National studies cited in aviation workforce reports describe a long running decline in certified controllers and a heavier reliance on overtime and extended shifts at many facilities. Industry groups and analysts have warned that this pattern leaves little flexibility when controllers call in sick, training demands increase or weather and construction projects add complexity to the traffic picture.

Phoenix sits at a crossroads of busy transcontinental and north south routes, and its controllers routinely manage traffic flows to and from Southern California, the Mountain West and Texas. When staffing is tight, reports indicate that national traffic managers often reduce the arrival and departure rate at one or more western hubs to avoid overloading nearby sectors, a step that can manifest locally as a ground delay or temporary ground stop.

In this case, the controller shortage does not appear to have shut down Phoenix’s operations outright, but it has raised the threshold at which traffic managers decide to meter flights. That means conditions that might previously have been handled with routine sequencing can now trigger formal flow restrictions, particularly during busy afternoon and evening bank periods.

Construction and Heat Add Strain to Phoenix Operations

Separate from staffing issues, official FAA construction impact reports projected that Phoenix Sky Harbor would see significant changes in ground operations between June and September 2026. Planned work on taxiways and related infrastructure was categorized as likely to reduce capacity and increase delays, with safety assessments required to manage new surface layouts and temporary routings.

In practice, such projects can lengthen taxi times, compress the amount of usable pavement for aircraft movements and require controllers to issue more complex instructions. When those added tasks collide with a lean staffing roster, the safest option for traffic managers is often to cap the number of flights in the system, even on clear weather days.

Extreme heat common in Phoenix’s summer months can further complicate matters. Aviation observers note that hot, thin air can limit aircraft performance, sometimes necessitating weight restrictions or longer takeoff rolls. Those constraints can slow departures and make it harder to fit aircraft into tight time slots, reinforcing the need for conservative scheduling when controller resources are stretched.

Recent traveler accounts and flight-tracking data show that days with the most severe metering often coincide with peak afternoon temperatures, when turbulence and convection are strongest. While such conditions do not usually close the airport, they can reduce the practical throughput that controllers and crews can safely maintain.

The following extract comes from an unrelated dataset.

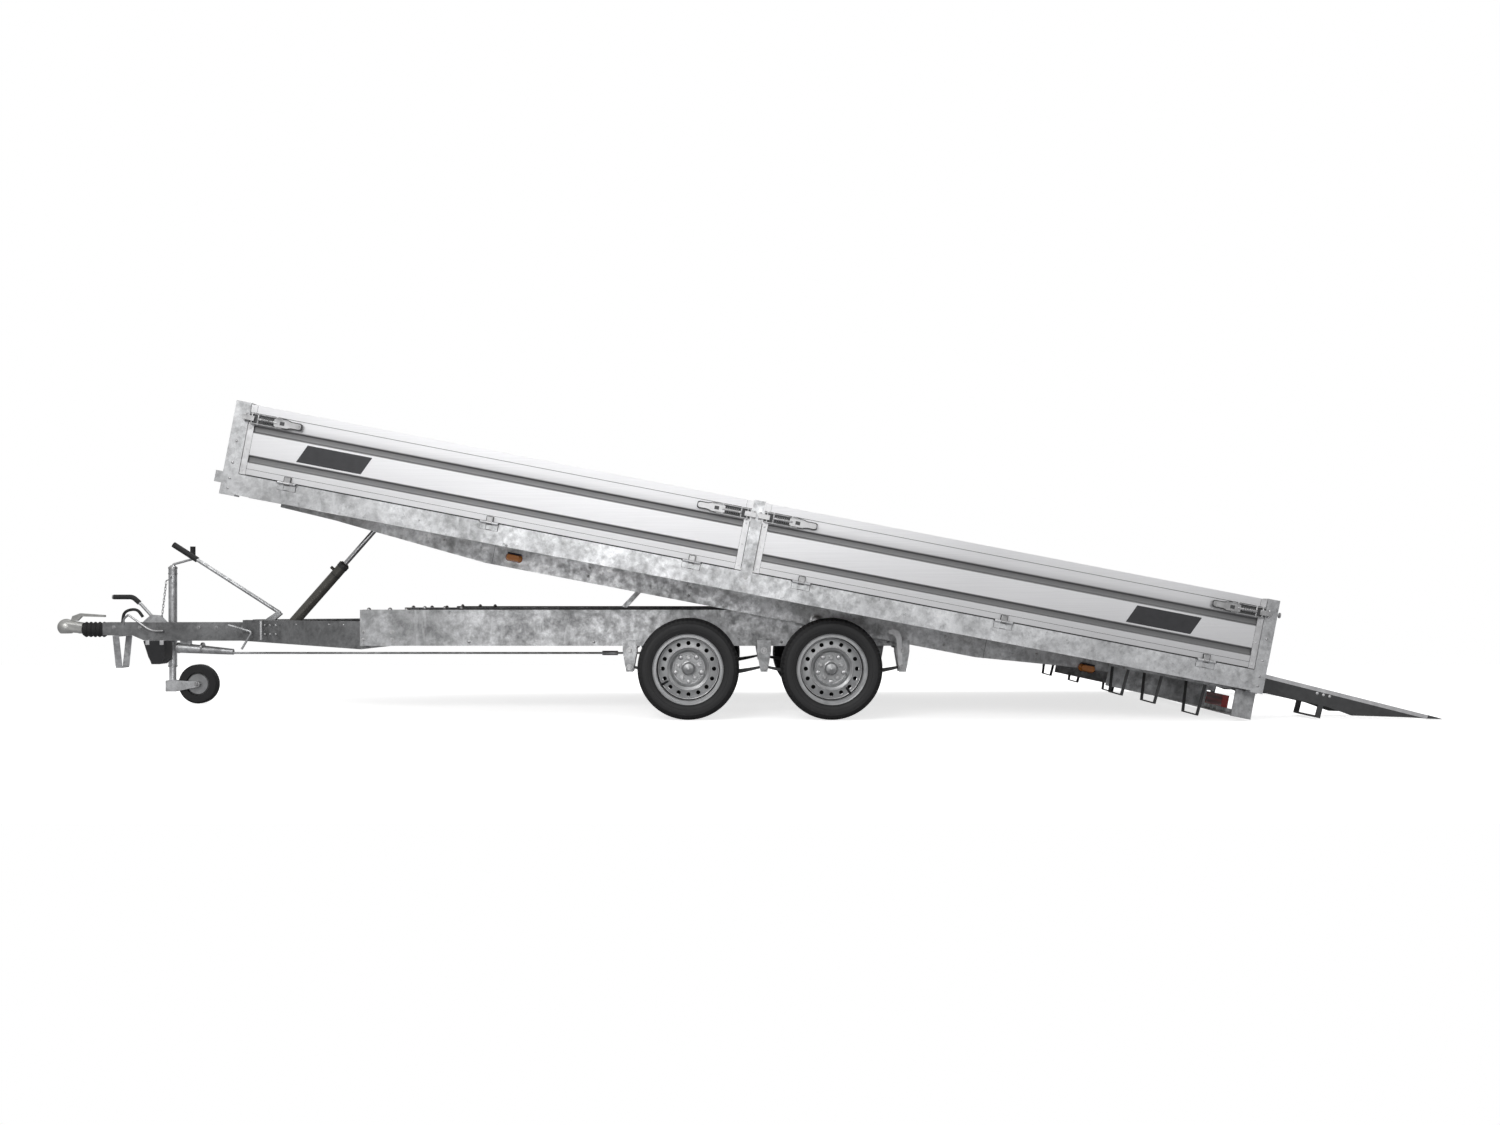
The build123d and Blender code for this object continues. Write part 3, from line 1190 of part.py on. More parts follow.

National Policy Shifts on Staffing Under Scrutiny

The Phoenix delays are unfolding against a broader national debate over how many controllers the United States needs and how fast the FAA should be hiring. In May, widely cited coverage from national outlets reported that the agency had lowered its overall staffing targets while promoting a modernization push that leans on new scheduling tools and technology to manage traffic with fewer personnel.

Critics in the aviation community argue that reducing hiring goals while large facilities remain below previous targets risks normalizing chronic understaffing. Commentaries referencing recent government audits and National Academies research highlight rising overtime costs and a higher workload at key facilities, trends they link to an uptick in near miss incidents and operational errors.

FAA planning documents acknowledge the challenges of training and retaining enough fully certified controllers, particularly at complex facilities that require years of on the job experience. To address the gaps, the agency has rolled out initiatives to streamline training, expand partnerships with collegiate aviation programs and reassign experienced controllers to high need locations, although implementation timelines remain gradual.

For passengers and airlines, the impact of these policy choices is felt most directly on days like those at Phoenix, when limited staffing translates into concrete caps on how many flights can safely move through the system at any given time.

What Travelers Through Phoenix Should Expect Next

Looking ahead to the heart of the summer season, publicly available FAA construction schedules and workforce projections suggest that Phoenix Sky Harbor will remain vulnerable to periodic ground delays, especially during peak travel periods and stretches of extreme heat. Airlines are likely to continue adjusting schedules, building in extra padding around bank times and using larger aircraft on some routes to carry more passengers on fewer flights.

Travel industry analysts recommend that passengers connecting through Phoenix build in additional time between flights and monitor airline notifications closely on days with heavy traffic or severe temperatures. Same day changes, rolling delays and equipment swaps may become more common as carriers adapt to fluctuating flow limits from the national command center.

Local business groups and tourism organizations are watching the situation carefully, given Sky Harbor’s outsized role in Arizona’s economy. Public planning documents from regional authorities emphasize the airport’s contribution to jobs and visitor spending, raising concerns that recurring ground delays could erode the reliability that business and leisure travelers expect.

How long the current pattern persists will depend on a mix of factors, from the pace of controller hiring and training in the Phoenix area to the completion of summer construction projects. For now, the ground delays serve as a visible reminder that the nation’s air travel network remains highly sensitive to staffing levels in a few critical rooms overlooking the runways.